This is the mail archive of the
libc-help@sourceware.org
mailing list for the glibc project.
coding neutral regexec to do UTF-8 ranges
- From: Joël Krähemann <jkraehemann at gmail dot com>
- To: libc-help at sourceware dot org
- Date: Fri, 23 Jun 2017 11:50:35 +0200
- Subject: coding neutral regexec to do UTF-8 ranges
- Authentication-results: sourceware.org; auth=none
- Reply-to: jkraehemann-guest at users dot alioth dot debian dot org
Hi
The regexec() function has got some issues as computing UTF-8 ranges.

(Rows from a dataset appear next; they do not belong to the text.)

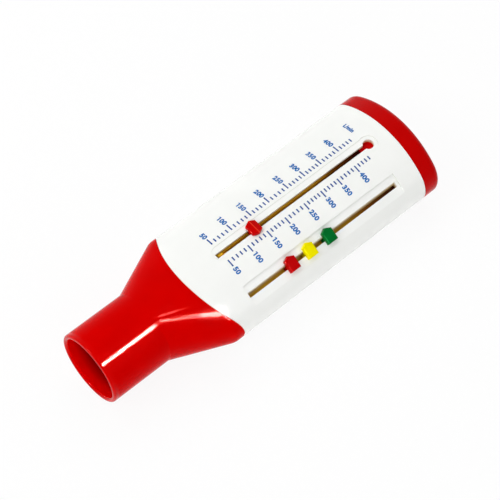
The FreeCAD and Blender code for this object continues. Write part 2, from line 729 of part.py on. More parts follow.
def marker(colour, x):
    # A house-shaped rider with its point to the scale, and its foot, both square to the sloping floor.
    head = newBody(f"{colour}_marker", x, markerY, markerZ, s.markerTilt)
    low = s.runningGap * 2
    half = s.markerHalfLength
    shape = outline(sketchOn(head, "XY_Plane", low), [
        (-half, -s.markerOuter), (half, -s.markerOuter), (half, s.markerShoulder),
        (0, s.markerApex), (-half, s.markerShoulder)])
    pad(head, shape, s.markerHeight - low)
    roundEdges(head, s.markerEdge,
               lambda box: near(box.ZMin, s.markerHeight) and near(box.ZMax, s.markerHeight))
    footUnder = s.markerLandDepth + s.runningGap
    footBase = footUnder + s.footThickness
    stem = (s.markerSlotHalfWidth - s.runningGap * 2) / cosine(s.markerTilt)
    neck = slanted(sketchOn(head, "YZ_Plane"), low * 3, -footBase, stem)
    pad(head, neck, s.markerStemHalfLength * 2, middle=True)
    clip = newBody(f"{colour}_marker_foot", x, markerY, markerZ, s.markerTilt)
    middle = -(footUnder + s.footThickness / 2) * markerSlope
    plate = rectangle(sketchOn(clip, "XY_Plane", -footBase), -s.markerFootHalfLength, s.markerFootHalfLength,
                      middle - s.markerFootHalfWidth, middle + s.markerFootHalfWidth)
    pad(clip, plate, s.footThickness)
    hole = slanted(sketchOn(clip, "YZ_Plane"), -(footUnder - s.footThickness), -(footBase + s.footThickness),
                   stem + s.pressFit)
    pocket(clip, hole, (s.markerStemHalfLength + s.pressFit) * 2, middle=True)
    return [head, clip]


pieces = [
    bodyShell(), mouthpiece(), endCap(), measuringBarrel(), rodSupport(),
    ring("guide_rod", s.rodStart, bodyEnd + s.rodOverhang, asLength(0), s.rodRadius),
    ring("rod_nut", hubFront - s.nutLength, hubFront, snugOnRod, s.nutRadius),
    ring("stop_washer", hubBack, hubBack + s.washerThickness, snugOnRod, s.washerRadius),
    piston(),
    ring("piston_bush", pistonStart, pistonHubEnd, boreOnRod, bushRadius),
    pistonSpring(),
    turned("spring_seat", [
        (seatFront, s.bufferRadius + s.pressFit), (bossStart, s.bufferRadius + s.pressFit),
        (bossStart, s.seatRadius), (seatFront, s.seatRadius)]),
    ring("end_buffer", bossStart - s.bufferLength, bossStart, snugOnRod, s.bufferRadius),
    pointerHead(), pointerFoot(),
]
for colour, x in (("red", s.redMarkerX), ("yellow", s.yellowMarkerX), ("green", s.greenMarkerX)):
    pieces += marker(colour, x)

doc.recompute()

for thing in doc.Objects:
    if "Invalid" in thing.State or "Error" in thing.State:
        raise RuntimeError(f"{thing.Name} is {thing.State}")
for piece in pieces:
    shape = piece.Shape
    if shape.isNull() or not shape.isValid() or len(shape.Solids) != 1:
        raise RuntimeError(f"{piece.Label} is not one sound solid")
    print(piece.Label, round(shape.Volume, 1), [round(v, 2) for v in (
        shape.BoundBox.XMin, shape.BoundBox.XMax, shape.BoundBox.YMin, shape.BoundBox.YMax,
        shape.BoundBox.ZMin, shape.BoundBox.ZMax)])

for piece in pieces:
    piece.Shape.exportStep(f"parts/{piece.Label}.step")
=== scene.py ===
import json
import math

import bpy
from mathutils import Matrix, Vector

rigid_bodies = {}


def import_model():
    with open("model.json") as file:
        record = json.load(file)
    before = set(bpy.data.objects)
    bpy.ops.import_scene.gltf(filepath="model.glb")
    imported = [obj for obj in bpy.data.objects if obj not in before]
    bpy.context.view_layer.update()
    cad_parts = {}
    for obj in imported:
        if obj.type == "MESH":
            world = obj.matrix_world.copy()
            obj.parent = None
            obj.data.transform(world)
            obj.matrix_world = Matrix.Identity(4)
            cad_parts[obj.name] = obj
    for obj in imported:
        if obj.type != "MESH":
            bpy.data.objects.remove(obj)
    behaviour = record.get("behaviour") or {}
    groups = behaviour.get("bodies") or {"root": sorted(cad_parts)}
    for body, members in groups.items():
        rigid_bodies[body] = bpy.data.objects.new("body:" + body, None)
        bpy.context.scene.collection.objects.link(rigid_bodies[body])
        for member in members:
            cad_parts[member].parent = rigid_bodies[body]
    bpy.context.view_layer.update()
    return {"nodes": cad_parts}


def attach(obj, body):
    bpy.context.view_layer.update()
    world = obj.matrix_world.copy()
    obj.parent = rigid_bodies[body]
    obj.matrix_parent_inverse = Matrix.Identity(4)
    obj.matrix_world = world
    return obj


# A hand-held peak flow meter: white oval sleeve, red mouthpiece and end cap, and four small riders.
# It lies on its back with the scale upwards, and x runs along it from the mouth to the cap.
# Lengths in the dictionaries are millimetres, apart from those that a note gives in metres.
mm = 0.001

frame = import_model()
nodes = frame["nodes"]
print("frame loaded:", len(nodes), "nodes")

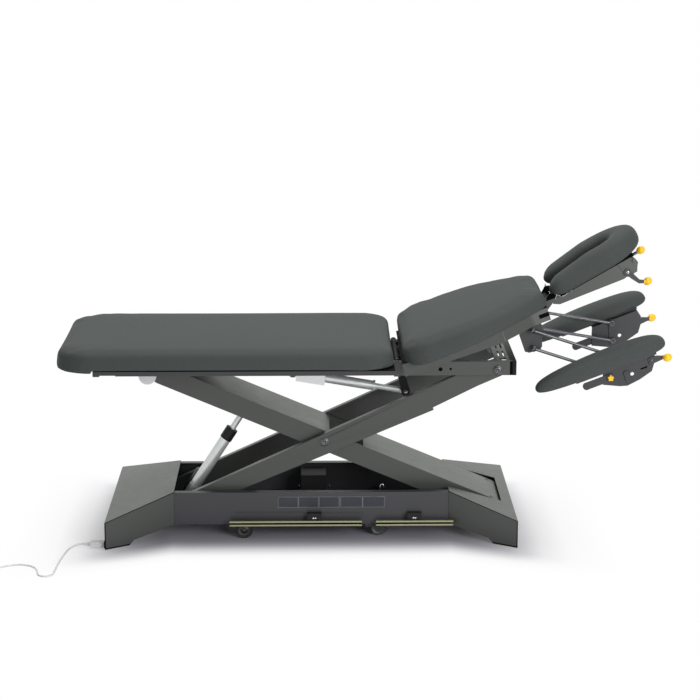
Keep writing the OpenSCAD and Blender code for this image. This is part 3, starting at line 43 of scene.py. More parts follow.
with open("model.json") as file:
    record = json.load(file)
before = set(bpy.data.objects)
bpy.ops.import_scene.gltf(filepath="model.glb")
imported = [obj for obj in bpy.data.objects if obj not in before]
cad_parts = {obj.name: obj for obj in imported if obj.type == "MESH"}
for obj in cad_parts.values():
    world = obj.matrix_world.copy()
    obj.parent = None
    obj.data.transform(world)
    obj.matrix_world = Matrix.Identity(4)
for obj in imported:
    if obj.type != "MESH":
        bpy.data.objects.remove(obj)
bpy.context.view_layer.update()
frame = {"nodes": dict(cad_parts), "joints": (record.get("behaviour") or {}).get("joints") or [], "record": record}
NODES = frame["nodes"]
JOINTS = {joint["name"]: joint for joint in frame["joints"]}
SIDES = ("near", "far")
SIGN = {"near": -1.0, "far": 1.0}
MM = 0.001


def section(place, tilt=0.0):
    """The frame of a section, in millimetres, from the place of its hinge and its tilt in degrees."""
    turned = Matrix.Translation(place) @ Matrix.Rotation(-math.radians(tilt), 4, "Y")
    return turned @ Matrix.Scale(MM, 4)


def hinge(name):
    """Place of a joint in the row frame."""
    return Vector(JOINTS[name]["pos_m"])


def middle_of(node):
    """Middle of a CAD node's box."""
    low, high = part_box(node)
    return (Vector(low) + Vector(high)) / 2


def corners_of(node, place):
    """Lowest and highest corner of a CAD node, in a section's millimetres."""
    back = place.inverted()
    points = [back @ v.co for v in NODES[node].data.vertices]
    low = Vector(min(p[k] for p in points) for k in range(3))
    high = Vector(max(p[k] for p in points) for k in range(3))
    return low, high


# The pose in the CAD model, in degrees
LIFT_ANGLE = 23.58
BACK_TILT = 19.4
HEAD_TILT = 30.0
ARMREST_TILT = 21.0

LEVEL = section((middle_of("base_rail_near").x, 0.0, 0.0))
INNER_ARM = section(hinge("lift"), -LIFT_ANGLE)
OUTER_ARM = section((middle_of("outer_rollers").x, 0.0, middle_of("outer_rollers").z), LIFT_ANGLE)
TOP = section((LEVEL.translation.x, 0.0, hinge("scissor_top").z))
BACK = section(hinge("back_tilt"), BACK_TILT)
HEAD = section(hinge("head_tilt"), HEAD_TILT)
ARMREST = {}
for side in SIDES:
    tilt_joint = hinge(side + "_armrest_tilt")
    ARMREST[side] = section((tilt_joint.x, 0.0, tilt_joint.z), ARMREST_TILT)


def sign(operation, swapped=False):
    """The method of Value for one arithmetic sign."""

    def method(self, other):
        first, second = (other, self) if swapped else (self, other)
        return self.paint.node("ShaderNodeMath", {"operation": operation}, {0: first, 1: second})

    return method


class Value:
    """An output of a shader node: arithmetic on it adds Math nodes to its material."""

    def __init__(self, paint, socket):
        self.paint = paint
        self.socket = socket

    __add__ = sign("ADD")
    __radd__ = sign("ADD", swapped=True)
    __sub__ = sign("SUBTRACT")
    __rsub__ = sign("SUBTRACT", swapped=True)
    __mul__ = sign("MULTIPLY")
    __rmul__ = sign("MULTIPLY", swapped=True)
    __pow__ = sign("POWER")
    __lt__ = sign("LESS_THAN")
    __gt__ = sign("GREATER_THAN")


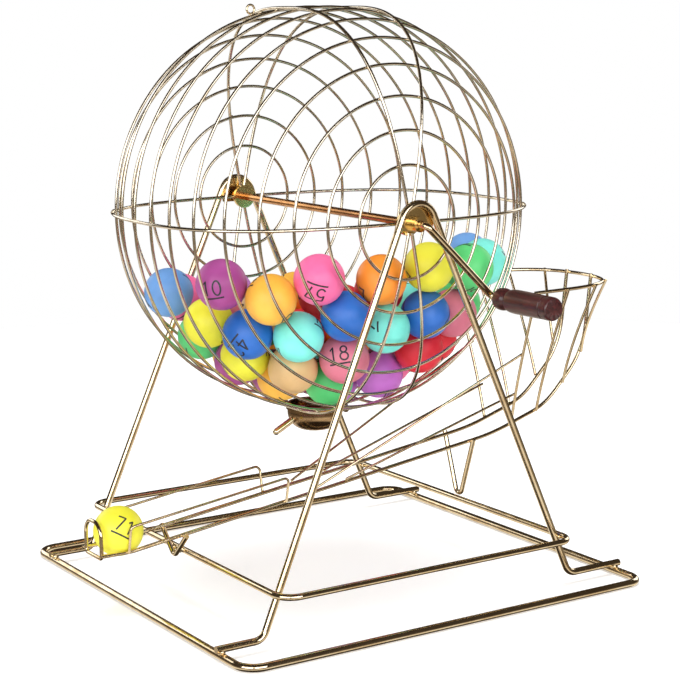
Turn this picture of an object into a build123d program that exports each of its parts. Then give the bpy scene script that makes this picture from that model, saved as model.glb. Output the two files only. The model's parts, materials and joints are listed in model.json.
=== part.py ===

Since it requires the environment variables to be set like:
LANG=C
LC_ALL=C
My application is not able to apply any gettext translations. Here is
a sample of such an expression used by my application:
static const char *chars_pattern =
"^(([0-9])|(\xC2\xB7)|((\xCC[\x80-\xBF])|(\xCD[\x80-\xAF]))|((\xE2\x80\xBF)|(\xE2\x81\x80)))";
The situation now is as using any UTF-8 encoding on my system. The
expression above causes program failure. Since it does interpret the
ranges as multi-byte sequence. What is definitely wrong in this
situation.
http://www.nongnu.org/gsequencer/
The file using UTF-8 ranges:
http://git.savannah.nongnu.org/cgit/gsequencer.git/tree/ags/lib/ags_turtle.c?h=0.8.x
The main function setting environment variables:
http://git.savannah.nongnu.org/cgit/gsequencer.git/tree/ags/gsequencer_main.c?h=0.8.x
Bests,
Joël